What I don't understand is his approach. A wife that turns out to be a suicide bomber? Seriously.

There should have been a voice, like dillon said. There should be a literature device to allow the reader to understand more about Jaafari and his relationship with his wife.

DTower said...

I think there's a lot of things i find wrong with Sihem's voice being absent. The main question (that would probably answer a lot of questions in this regard) if Sihem was truly a zealot at heart; if she truly felt like she was turniing her back on her people by living in Isreal; if she truly felt like she had no homeland, then why the fudge did she even marry Amin?
You can't say she didn't know what he was trying accomplish with his life because she had refused to marry him several times before she agreed. Why didnt she join the ranks of the rebels, or hell even marry at all if this is the course she prefer.
"you wanted children.
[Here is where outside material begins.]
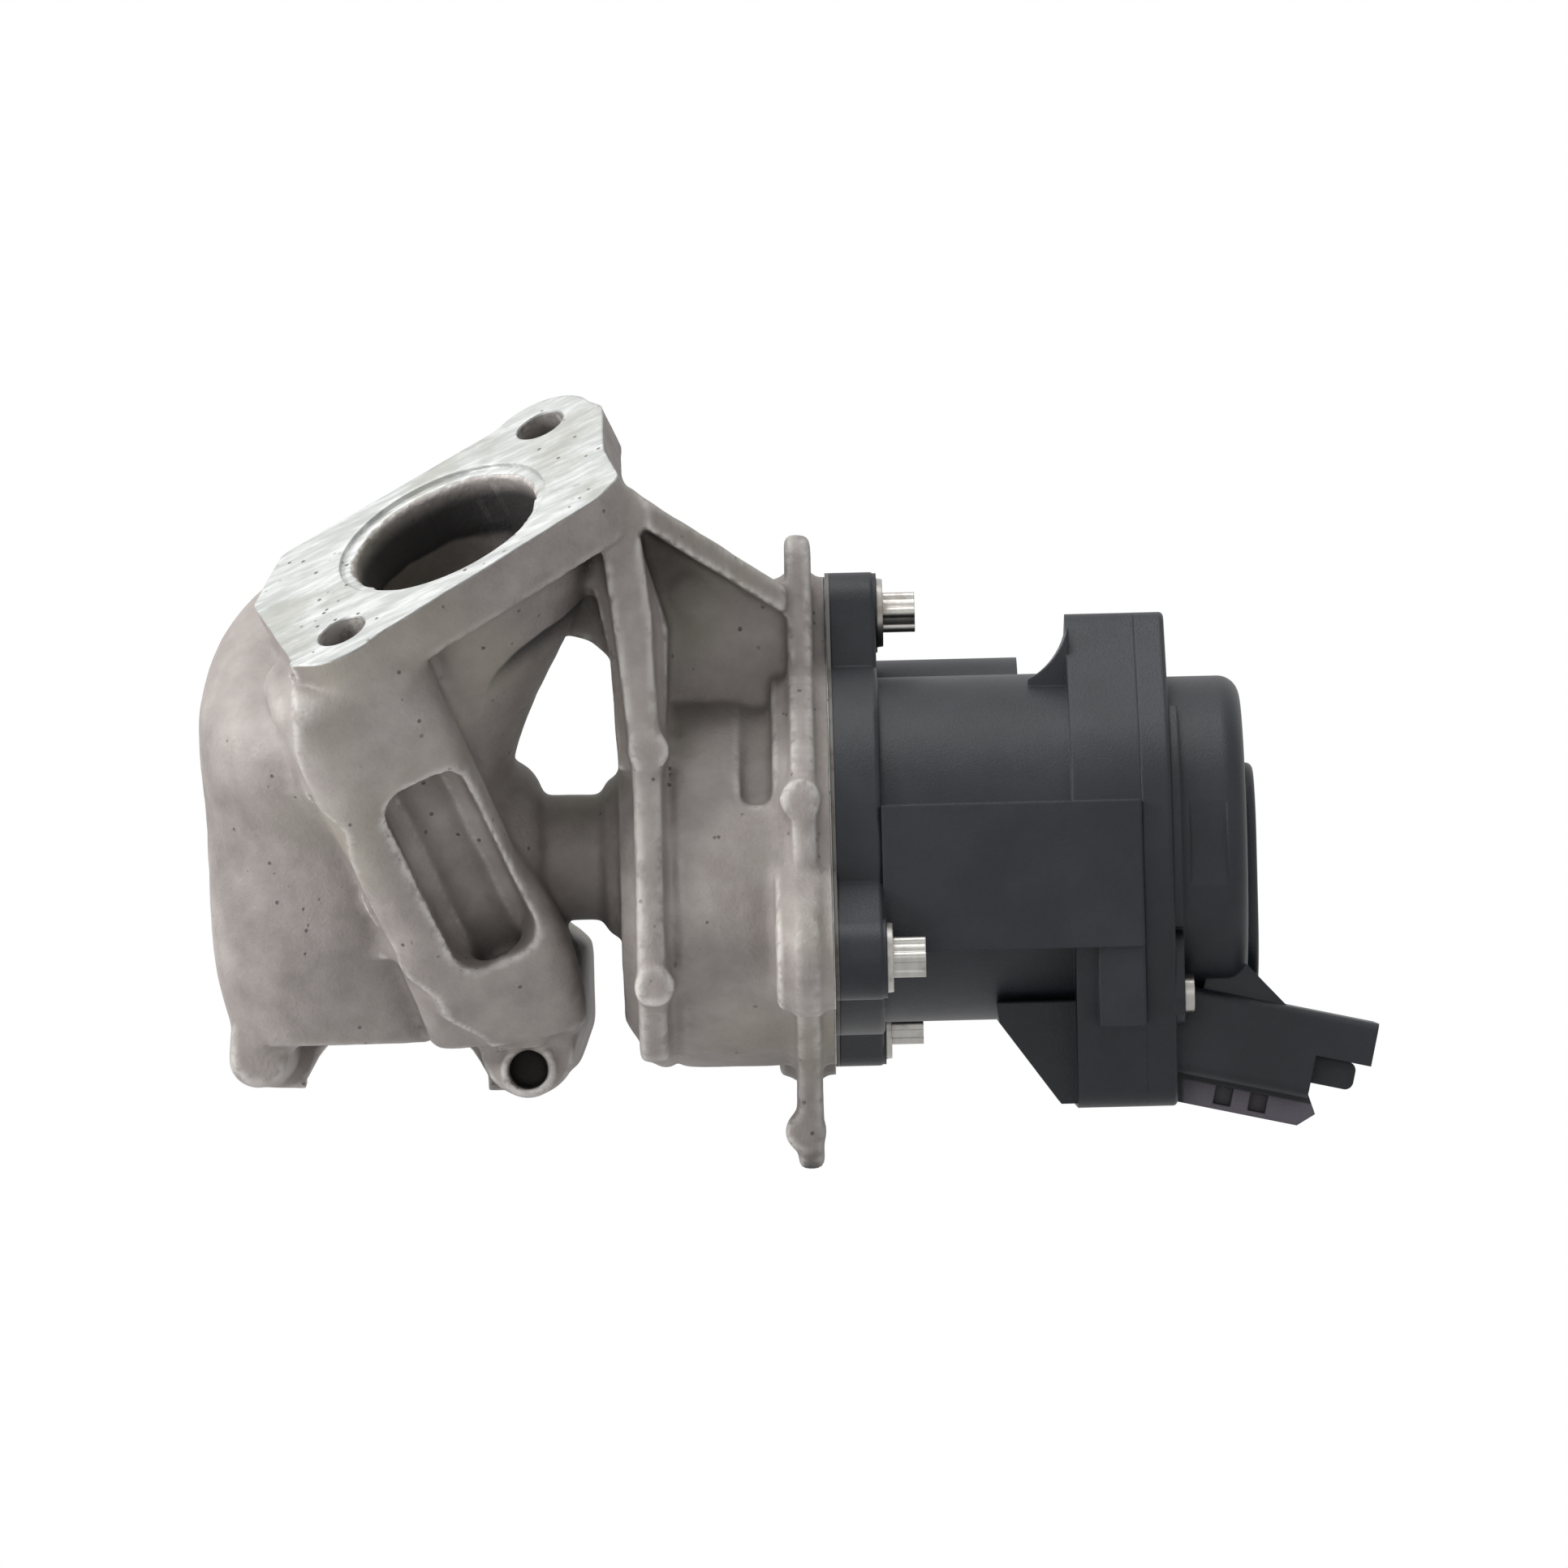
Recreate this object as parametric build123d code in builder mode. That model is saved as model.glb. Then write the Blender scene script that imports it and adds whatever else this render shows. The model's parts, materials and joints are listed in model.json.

I wanted to deserve them"? How does that work when you blow yourself to bits in a suicide bombing? Sihem is a charater that i just can't folllow or sympathize with. yeah she was unhappy with her life of subtlty but found solice in creating insurmountable amount of chaos.

DTower said...

On another note i can't fully fault Amin for his lack of commitment to his wife or duely deem him selfish. He wanted a life that was better than he had growing up. This is totally off the subject, but it presents a faint paralell to what goes on amongst the minorities. I think i personally identify with Amin in the thought process of the decisions he made in life. I didn't want to realize my dreams through the destruction of others. I didn't want to have to sleep surrounding myself with artillery worrying about confrontation with law enforcement and we'll call them "people of undesireable charater"; not for me. Thats why i'm here to better myself and that's why Amin worked hard to climb out of the mudpit he was in.
Now we can argue all day about why minorites have such a hard time in America (Class or Race), but we have to agree that there is some form of hegemonic power that retards the upward mobility of particular people in our society, as well as in the Middle East.
Now in the process of achieving that upward mobility Amin lost sight of himself and what he represented, but only because the measures he had to take not only to achieve that status and refrain from the appearance of the religious extremist that the Isreali gov. fight against.